═══ RECORDED INFORMATION ═══

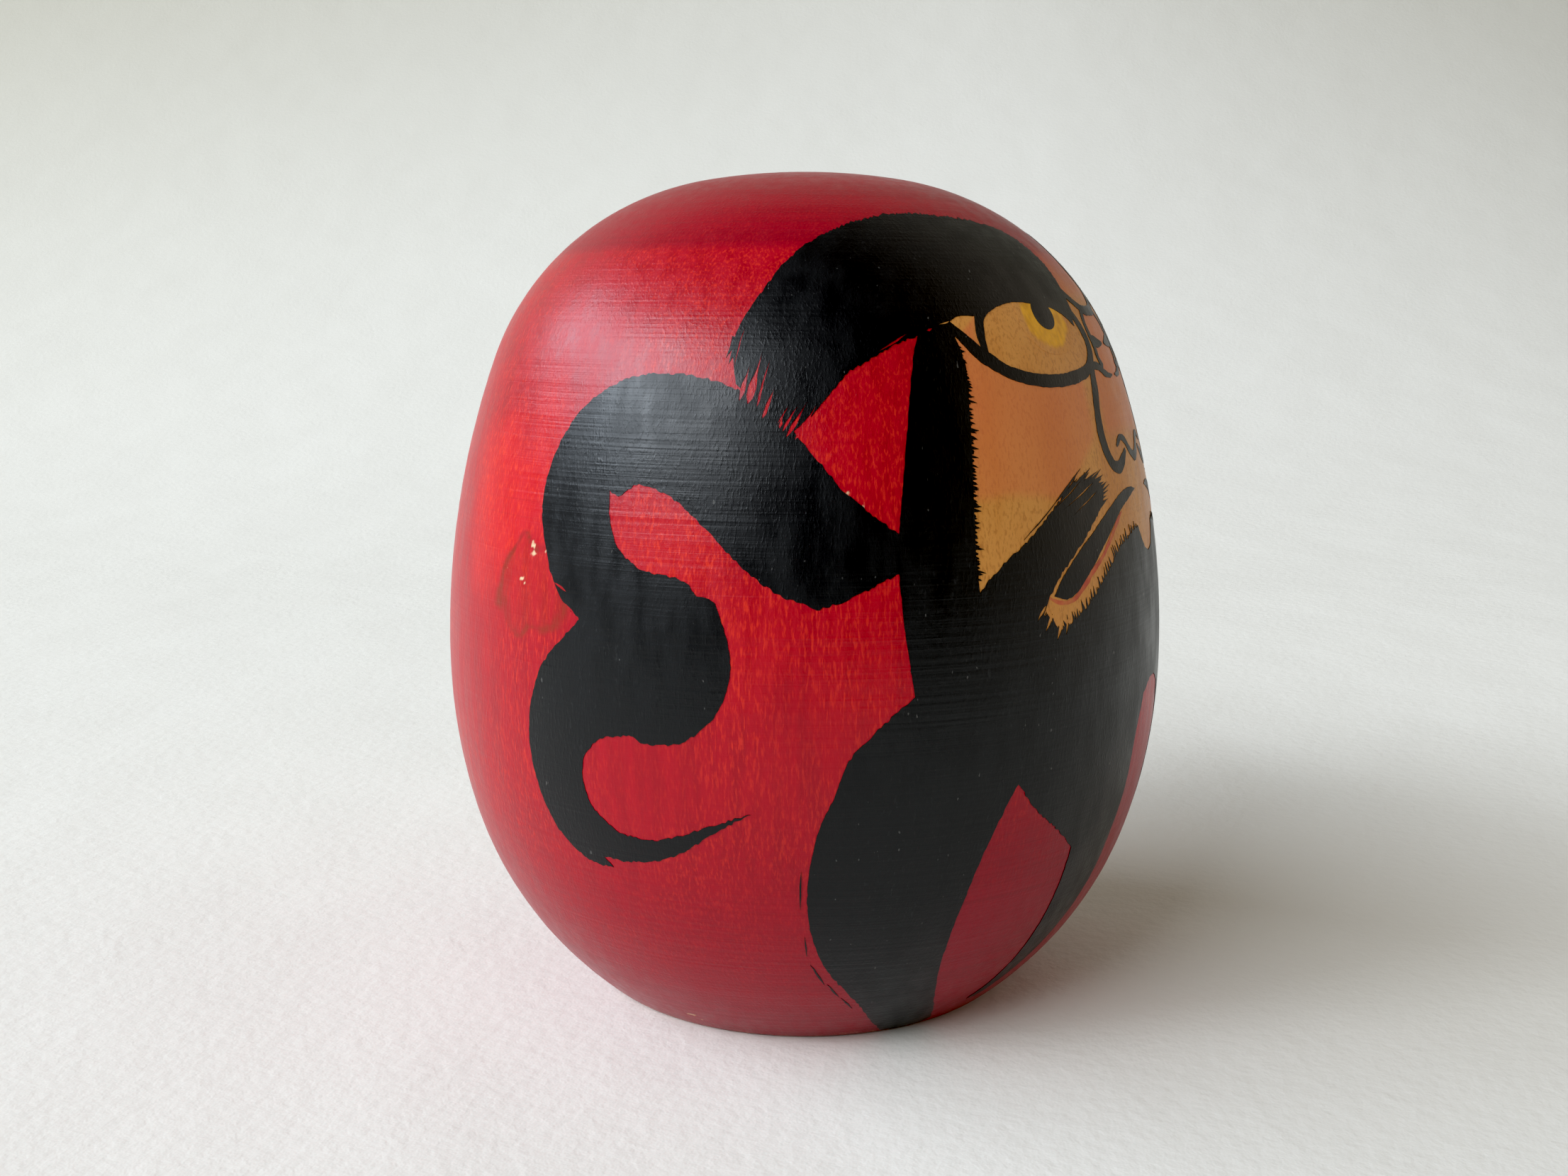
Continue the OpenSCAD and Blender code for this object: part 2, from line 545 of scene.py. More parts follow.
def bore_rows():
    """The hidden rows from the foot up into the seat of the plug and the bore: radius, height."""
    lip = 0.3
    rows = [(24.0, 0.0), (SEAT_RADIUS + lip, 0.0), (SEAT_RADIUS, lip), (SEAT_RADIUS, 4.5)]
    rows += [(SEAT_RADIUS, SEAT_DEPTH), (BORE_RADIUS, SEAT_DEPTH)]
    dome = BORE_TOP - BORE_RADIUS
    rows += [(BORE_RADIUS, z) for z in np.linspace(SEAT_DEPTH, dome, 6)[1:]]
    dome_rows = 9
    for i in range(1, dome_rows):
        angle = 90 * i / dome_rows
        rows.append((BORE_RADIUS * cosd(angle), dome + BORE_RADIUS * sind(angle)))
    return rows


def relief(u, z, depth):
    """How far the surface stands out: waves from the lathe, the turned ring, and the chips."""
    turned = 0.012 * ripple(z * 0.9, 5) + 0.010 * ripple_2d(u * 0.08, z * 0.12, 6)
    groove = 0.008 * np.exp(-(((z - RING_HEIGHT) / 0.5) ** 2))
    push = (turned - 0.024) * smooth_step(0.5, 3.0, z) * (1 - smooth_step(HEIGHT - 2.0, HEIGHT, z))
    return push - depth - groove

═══

◆ **PROBLEM DESCRIPTION**
Look through the data and show every line containing "from".

◆ **EXERCISE OUTPUT**
Continue the OpenSCAD and Blender code for this object: part 2, from line 545 of scene.py. More parts follow.
    """The hidden rows from the foot up into the seat of the plug and the bore: radius, height."""
    """How far the surface stands out: waves from the lathe, the turned ring, and the chips."""